The filmmakers have hardly gotten young Martin out of his early years as a psychologically tortured monk, convinced God is out to get him, when they remake him as a mild '90s Luther. His confessor Staupitz (Bruno Ganz) is reduced to blustering: "In all the time I've known you, you've never once confessed anything even remotely interesting!"
As a student at Wittenberg, Luther insists on giving a teen suicide a Christian burial—theological niceties be damned. Interpreting the story of the Prodigal Son to children in the woods, he stresses the father's surpassing love. In the tower at Wartburg, he interprets a Greek term as expressing that same love.

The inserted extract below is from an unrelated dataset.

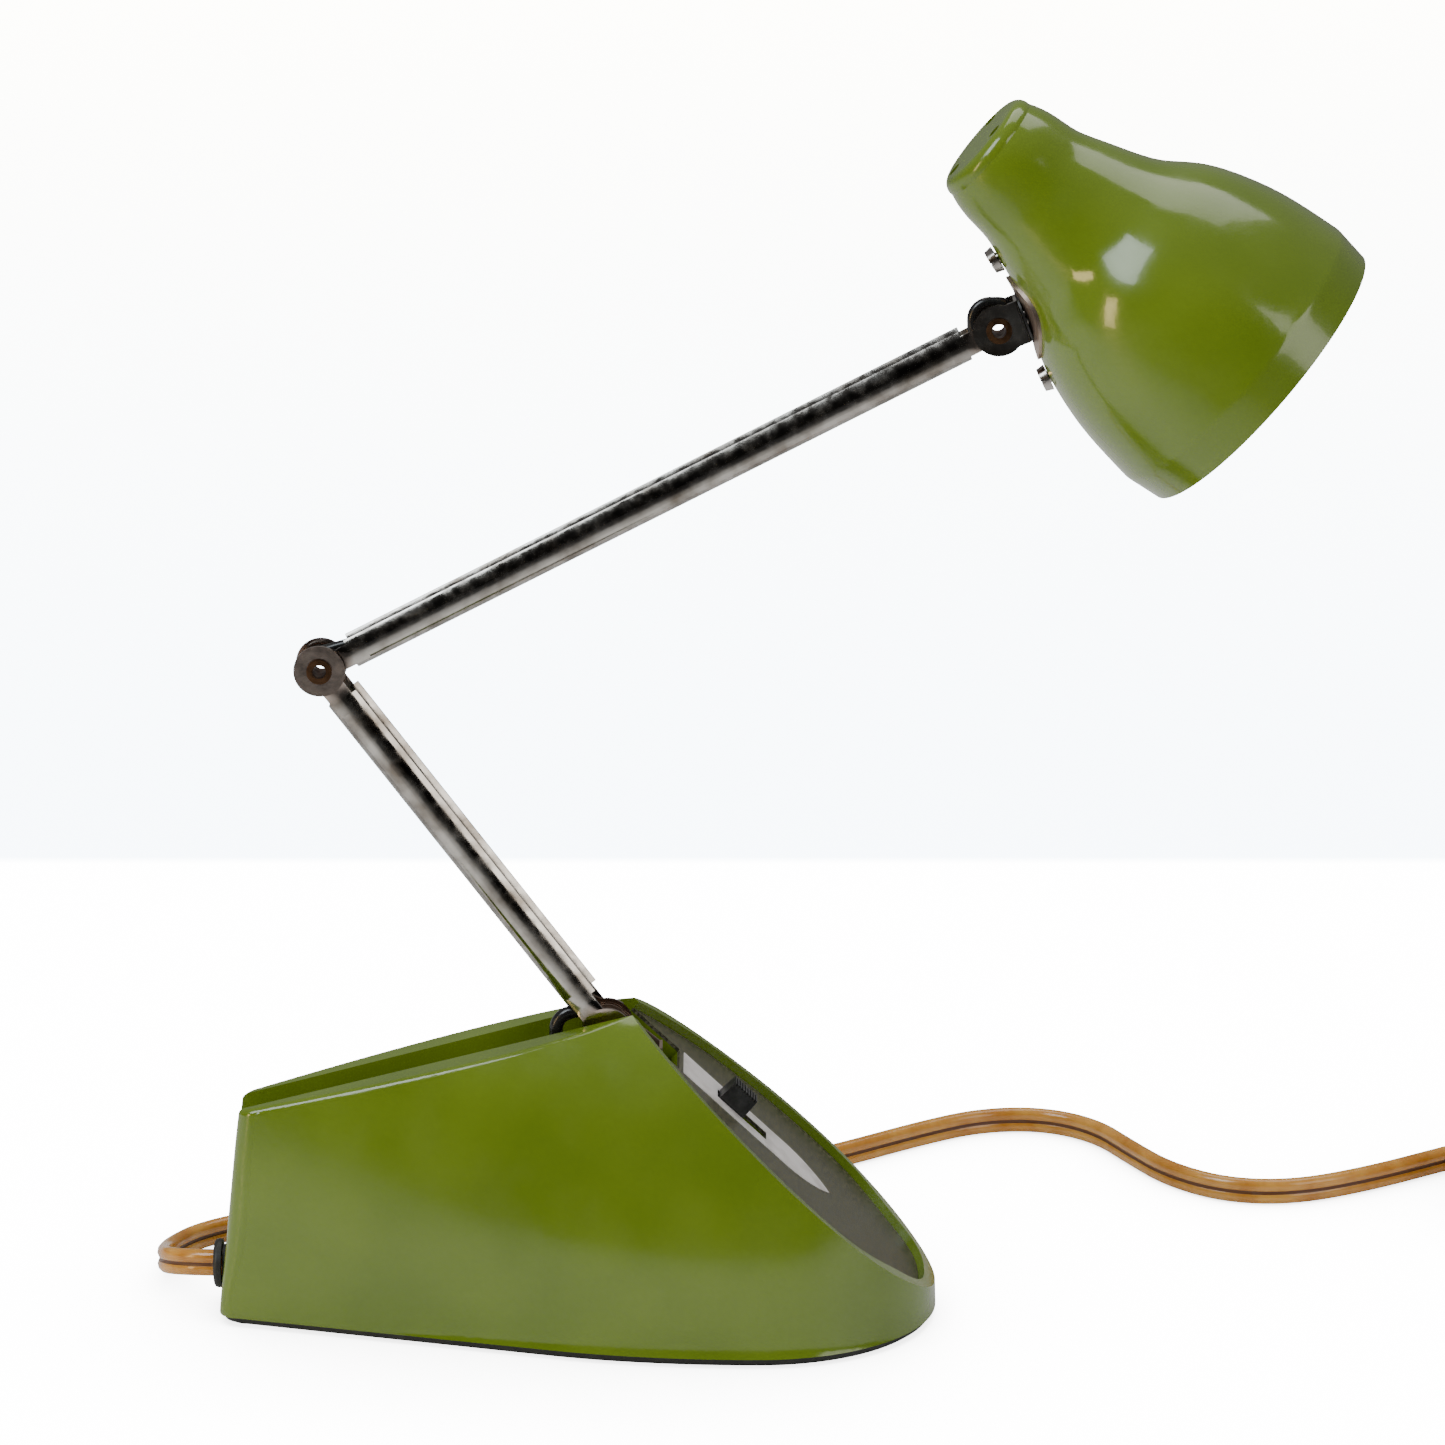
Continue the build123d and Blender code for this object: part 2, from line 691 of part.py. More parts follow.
with BuildPart() as shade:
    add(shade_solid(0, -1, shade_length + 1))
    add(shade_solid(-shade_wall, -1, shade_length + 1), mode=Mode.SUBTRACT)
    with BuildSketch(Plane(origin=spot(cap_centre), x_dir=direction(shade_angle - math.pi / 2),
                           z_dir=direction(shade_angle))):
        with PolarLocations(vent_circle, 3):
            Circle(vent_radius)
    extrude(amount=3, both=True, mode=Mode.SUBTRACT)
    with BuildSketch(swivel_plane(web_inner)):
        Circle(2.95)
    extrude(amount=7, mode=Mode.SUBTRACT)
    for seat in shade_screw_seats:
        with BuildSketch(wall_seat(seat).offset(3)):
            Circle(1.45)
        extrude(amount=-9, mode=Mode.SUBTRACT)

with BuildPart() as mounting_plate:
    add(shade_solid(0.9, 20, 52))
    add(shade_solid(0.02, -1, shade_length + 1), mode=Mode.SUBTRACT)
    with BuildSketch(swivel_plane(0)):
        Circle(plate_radius)
    extrude(amount=16, mode=Mode.INTERSECT)
    with BuildSketch(swivel_plane(web_inner)):
        Circle(2.95)
    extrude(amount=7, mode=Mode.SUBTRACT)

with BuildPart() as swivel_washer:
    with BuildSketch(swivel_plane(web_outer + 0.03)):
        Circle(6.4)
        Circle(2.95, mode=Mode.SUBTRACT)
    extrude(amount=0.5)
    add(shade_solid(0.95, -1, shade_length + 1), mode=Mode.SUBTRACT)

with BuildPart() as shade_screws:
    for seat in shade_screw_seats:
        with BuildSketch(wall_seat(seat).offset(0.25)):
            Circle(3.1)
        extrude(amount=1.9, taper=12)
        with BuildSketch(wall_seat(seat).offset(0.3)):
            Circle(1.4)
        extrude(amount=-5)
        with BuildSketch(wall_seat(seat).offset(2.2)):
            Rectangle(7, 0.7)
        extrude(amount=-0.9, mode=Mode.SUBTRACT)

socket_radius = 8.0
socket_plate = 24.0

with BuildPart() as socket_bracket:
    add(shade_solid(-shade_wall - 0.05, 14, 51))
    add(shade_solid(-shade_wall - 0.9, -1, shade_length + 1), mode=Mode.SUBTRACT)
    with BuildSketch(Plane(origin=spot(cap_centre), x_dir=(0, 1, 0), z_dir=direction(shade_angle))):
        with Locations((0, -25)):
            Rectangle(13, 50)
    extrude(amount=60, mode=Mode.INTERSECT)
    with BuildSketch(swivel_plane(web_inner)):
        Circle(4.6)
    extrude(amount=9, mode=Mode.SUBTRACT)
    for seat in shade_screw_seats:
        with BuildSketch(wall_seat(seat).offset(3)):
            Circle(1.42)
        extrude(amount=-9, mode=Mode.SUBTRACT)


def across_shade(along):
    """Plane square to the shade's axis, local x along Y, local y away from the head pivot's side."""
    origin = reach(cap_centre, shade_angle, along, 0)
    return Plane(origin=spot(origin), x_dir=(0, -1, 0), z_dir=direction(shade_angle))


with BuildPart() as socket:
    with BuildSketch(across_shade(8)):
        Circle(socket_radius)
    extrude(amount=24)
    with BuildSketch(across_shade(socket_plate + 1.1)):
        Circle(socket_radius + 2.5)
    extrude(amount=2)
    fillet(socket.edges().group_by(shade_axis)[0], 1.5)
    with BuildSketch(across_shade(16)):
        Circle(7.0)
    extrude(amount=20, mode=Mode.SUBTRACT)

with BuildPart() as socket_carrier:
    with BuildSketch(across_shade(socket_plate)):
        Circle(13.5)
        with Locations((0, -10)):
            Rectangle(12, 20)
    extrude(amount=1)
    add(shade_solid(-shade_wall - 1.0, -1, shade_length + 1), mode=Mode.INTERSECT)
    with BuildSketch(across_shade(socket_plate - 1)):
        Circle(socket_radius + 0.05)
    extrude(amount=3, mode=Mode.SUBTRACT)

with BuildPart() as bulb_base:
    with BuildSketch(across_shade(18)):
        Circle(6.9)
    extrude(amount=20)
    fillet(bulb_base.edges().group_by(shade_axis)[0], 1.2)

with BuildPart() as bulb_glass:
    with BuildSketch(shade_plane):
        with BuildLine():
            Line((38.02, 0), (38.02, 6.7))
            Spline((38.02, 6.7), (44, 8.6), (56, 13.0), (69, 0), tangents=[(1, 0), (0, -1)])
            Line((69, 0), (38.02, 0))
        make_face()
    revolve(axis=shade_axis)

with BuildPart() as lamp_lead:
    add(tube(in_middle([
        reach(cap_centre, shade_angle, 36.8, -17.6),
        reach(cap_centre, shade_angle, 37.6, -14.0),
        reach(cap_centre, shade_angle, 31.0, -11.6)]), 2, 1.0))

# ---------------------------------------------------------------- power cord


def cord_bends(points):
    """Radius of each arc along the cord: as large as the two runs beside it allow."""
    runs = [Vector(*b) - Vector(*a) for a, b in zip(points, points[1:])]
    bends = []
    for before, after in zip(runs, runs[1:]):
        shorter = min(before.length, after.length)
        half_turn = math.radians(before.get_angle(after)) / 2
        bends.append(0.45 * shorter / math.tan(half_turn))
    return bends


cord_route = cord_exit + cord_behind + cord_bow
cord_radii = cord_bends(cord_route)
print("cord radii in diameters:", [round(radius / cord_diameter, 1) for radius in cord_radii])

with BuildPart() as power_cord:
    with BuildLine() as cord_path:
        FilletPolyline(*cord_route, radius=cord_radii)
    with BuildSketch(Plane(origin=cord_route[0], z_dir=(-1, 0, 0))):
        Circle(cord_diameter / 2)
    sweep()

cord_length = cord_path.wire().length
cord_section = math.pi * cord_diameter ** 2 / 4
print("cord tube:", round(cord_length, 1), "volume ratio",
      round(power_cord.part.volume / (cord_section * cord_length), 4))

coil_outer = coil_radius + coil_column + cord_diameter / 2
coil_inner = coil_radius - coil_column - cord_diameter / 2

with BuildPart() as cord_coil:
    with BuildSketch():
        with Locations(coil_centre):
            Circle(coil_outer)
            Circle(coil_inner, mode=Mode.SUBTRACT)
    extrude(amount=coil_height)

tail_x = coil_centre[0] + coil_radius + coil_column
tail_start = coil_centre[1] - 16.0
plug_entry = tail_start - tail_length

with BuildPart() as cord_tail:
    with BuildSketch(Plane(origin=(tail_x, tail_start, cord_diameter / 2), z_dir=(0, -1, 0))):
        Circle(cord_diameter / 2)
    extrude(amount=tail_length)

with BuildPart() as coil_tie:
    with BuildSketch(Plane(
            origin=(coil_centre[0] - coil_radius, coil_centre[1], coil_height / 2), x_dir=(1, 0, 0), z_dir=(0, -1, 0))):
        with Locations((0, 0.5)):
            Rectangle(coil_outer - coil_inner + 2.4, coil_height + 1)
        Rectangle(coil_outer - coil_inner + 0.4, coil_height, mode=Mode.SUBTRACT)
    extrude(amount=2.5, both=True)

plug_length = 34.0
plug_width = 26.0
plug_height = 14.0
plug_neck = 16.0
blade_gap = 12.7
blade_length = 17.0



def across_plug(along):
    """Plane square to the plug, local x along X, at a distance from where the cord enters it."""
    return Plane(origin=(tail_x, plug_entry - along, plug_height / 2), x_dir=(1, 0, 0), z_dir=(0, -1, 0))


with BuildPart() as plug_body:
    with BuildSketch(across_plug(0)):
        with Locations((0, cord_diameter / 2 - plug_height / 2)):
            RectangleRounded(13, 6.5, 3)
    with BuildSketch(across_plug(plug_neck)):
        RectangleRounded(plug_width, plug_height, 4)
    loft()
    with BuildSketch(across_plug(plug_neck)):
        RectangleRounded(plug_width, plug_height, 4)
    extrude(amount=plug_length - plug_neck)

with BuildPart() as plug_blades:
    with BuildSketch(across_plug(plug_length)):
        with Locations((-blade_gap / 2, 0), (blade_gap / 2, 0)):
            Rectangle(1.5, 6.3)
    extrude(amount=blade_length)

# ---------------------------------------------------------------- files

finish(base_shell.part, "base_shell")
finish(face_panel.part, "face_panel")
finish(label_strip.part, "label_strip")
finish(bottom_plate.part, "bottom_plate")
finish(base_pad.part, "base_pad")
finish(bottom_screws.part, "bottom_screws")
finish(transformer_core.part, "transformer_core")
finish(transformer_coil.part, "transformer_coil")
finish(transformer_strap.part, "transformer_strap")
finish(strap_screws.part, "strap_screws")
finish(switch_body.part, "switch_body")
finish(switch_knob.part, "switch_knob")
finish(cord_grommet.part, "cord_grommet")
finish(mains_lead.part, "mains_lead")
finish(secondary_lead.part, "secondary_lead")
finish(pivot_bracket.part, "pivot_bracket")
finish(shoulder_eyelet.part, "shoulder_eyelet")
finish(shoulder_washers.part, "shoulder_washers")
finish(elbow_eyelet.part, "elbow_eyelet")
finish(elbow_washers.part, "elbow_washers")
finish(head_eyelet.part, "head_eyelet")
finish(head_washers.part, "head_washers")
finish(lower_arm.part, "lower_arm")
finish(upper_arm.part, "upper_arm")
finish(lower_wire.part, "lower_wire")
finish(upper_wire.part, "upper_wire")
finish(shoulder_lead.part, "shoulder_lead")
finish(elbow_lead.part, "elbow_lead")
finish(head_lead.part, "head_lead")
finish(head_clevis.part, "head_clevis")
finish(swivel_rivet.part, "swivel_rivet")
finish(swivel_washer.part, "swivel_washer")
finish(shade.part, "shade")
finish(mounting_plate.part, "mounting_plate")
finish(shade_screws.part, "shade_screws")
finish(socket_bracket.part, "socket_bracket")
finish(socket_carrier.part, "socket_carrier")
finish(socket.part, "socket")
finish(bulb_base.part, "bulb_base")
finish(bulb_glass.part, "bulb_glass")
finish(lamp_lead.part, "lamp_lead")
finish(power_cord.part, "power_cord")
finish(cord_coil.part, "cord_coil")
finish(cord_tail.part, "cord_tail")
finish(coil_tie.part, "coil_tie")
finish(plug_body.part, "plug_body")
finish(plug_blades.part, "plug_blades")
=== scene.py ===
"""Folding desk lamp: finishes and the loose cord, in metres."""
import json
import math

import bmesh
import bpy
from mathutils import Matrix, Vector


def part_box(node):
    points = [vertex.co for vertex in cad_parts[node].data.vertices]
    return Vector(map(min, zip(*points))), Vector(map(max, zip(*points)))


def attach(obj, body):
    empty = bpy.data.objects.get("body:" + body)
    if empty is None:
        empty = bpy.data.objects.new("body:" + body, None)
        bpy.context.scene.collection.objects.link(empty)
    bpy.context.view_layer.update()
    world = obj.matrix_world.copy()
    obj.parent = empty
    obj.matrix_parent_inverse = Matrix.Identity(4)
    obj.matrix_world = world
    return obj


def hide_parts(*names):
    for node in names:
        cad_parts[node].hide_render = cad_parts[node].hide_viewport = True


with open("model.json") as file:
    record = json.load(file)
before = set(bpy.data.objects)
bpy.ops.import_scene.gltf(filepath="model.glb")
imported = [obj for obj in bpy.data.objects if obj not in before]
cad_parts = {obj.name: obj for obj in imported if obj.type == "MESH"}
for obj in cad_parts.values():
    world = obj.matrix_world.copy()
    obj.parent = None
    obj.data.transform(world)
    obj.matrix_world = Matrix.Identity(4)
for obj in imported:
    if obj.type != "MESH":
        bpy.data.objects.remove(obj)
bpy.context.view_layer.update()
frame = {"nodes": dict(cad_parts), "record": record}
nodes = frame["nodes"]

MM = 0.001

SHOULDER = Vector((0.0065, 0, 0.0714))
ELBOW = Vector((-0.0587, 0, 0.1590))
HEAD = Vector((0.0955, 0, 0.2383))
ARM_HALF_DEPTH = 0.0036
EAR_STAIN = (0.0060, 0.0085)    # distance from a pivot where the brown stain starts to fade and ends
TABLE_EDGE = (0.345, 0.352)


# ---------------------------------------------------------------- camera and light


def look_from_the_front():
    """Long lens, a metre off, looking down a little on the lamp."""
    data = bpy.data.cameras.new("camera")
    camera = bpy.data.objects.new("camera", data)
    bpy.context.scene.collection.objects.link(camera)
    camera.location = (0.0335, -1.1, 0.4672)
    camera.rotation_euler = (math.radians(90 - 16.29), 0, 0)
    data.sensor_width = 36
    data.lens = 124.1
    data.clip_start = 0.05
    bpy.context.scene.camera = camera


def softbox(name, place, target, size, power, colour):
    data = bpy.data.lights.new(name, "AREA")
    data.shape = "RECTANGLE"
    data.size, data.size_y = size
    data.energy = power
    data.color = colour
    lamp = bpy.data.objects.new(name, data)
    lamp.location = place
    lamp.rotation_euler = (Vector(target) - Vector(place)).to_track_quat("-Z", "Y").to_euler()
    bpy.context.scene.collection.objects.link(lamp)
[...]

All of this is fair enough, though the theme does become wearing. In one impassioned sermon, Luther takes aim at the villain Tetzel, who emotionally blackmails his audiences by unfurling crude paintings of hell and then offering to help them buy their relatives' way out of eternal agony. Tetzel's problem, Luther insists, is that his God is too mean.
"I, too, saw God as sentencing sinners to death in hell," Luther preaches. "But I was wrong."
Oops. In a major film for a diverse viewing public that sees nothing but an oppressive, hypocritical church, this '90s approach may indeed serve the producers' religious motives. But God's sovereignty seems to have receded a little too much here. And one wonders, if this was really all the Reformation was about, why would anyone have objected? Why didn't all the Catholics just get on board, singing Kumbaya?
Finally, though, the film does tell us as much as it probably can: the Church had been corrupted in many ways. It had strayed from the Bible—its best and truest authority. And the road back was a rough one.
What it loses in theological subtlety it gains back in artistry. This is a dramatically gripping and visually stunning movie. More, it is warmly personal: Sir Peter Ustinov comes near to stealing the show as Luther's wise, wry prince-protector, Frederick; Staupitz is another Catholic "good guy" whose concern for his spiritual son lights up the screen. The film is—as much as can be expected—historically even-handed.
Luther matches grandeur of vision to excellence of execution. The resulting drama packs spiritual as well as entertainment power: it charged the atmosphere even of the small screening room where I first saw the film. I will be seeing it again.
Chris Armstrong is managing editor of Christian History magazine.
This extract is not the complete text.